前面在运行spark streaming任务时,发现一个很奇怪的问题:在web ui的streaming监控界面上的input rate一直为0,显示接收到的records也一直为0,但是任务却有数据输出,且生成数据正常。
下面是问题查找之路:
确认输入输出数据:对任务的输出数据进行验证,发现数据生成正确。检查任务的输入数据,发现输入数据也正常。
理解监控界面的指标含义:input rate是指receiver接收的数据量:
In Input Rate row, you can show and hide details of each input stream.
If there are input streams with receivers, the numbers of all the receivers and active ones are displayed. The average event rate for all registered streams is displayed (as Avg: [avg] events/sec).为什么receiver没有接收到数据而有正确的数据输出:原来对于file stream是没有对应的receiver的,所以也就没有从receiver接收的数据。

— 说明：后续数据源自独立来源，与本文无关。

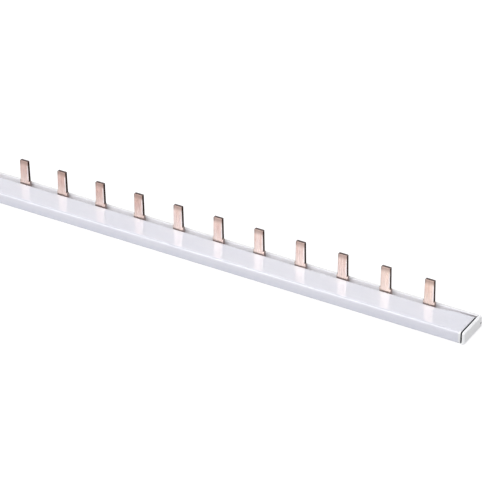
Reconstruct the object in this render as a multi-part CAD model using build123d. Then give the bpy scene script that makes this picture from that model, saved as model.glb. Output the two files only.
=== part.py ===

DStream as it represented the stream of data received from the netcat server. Every input DStream (except file stream, discussed later in this section) is associated with a Receiver (Scala doc, Java doc) object which receives the data from a source and stores it in Spark’s memory for processing. File streams do not require running a receiver so there is no need to allocate any cores for receiving file data.
总结:这个问题的关键还是在于对spark框架的不熟悉,使用框架的同时还是得知其所以然!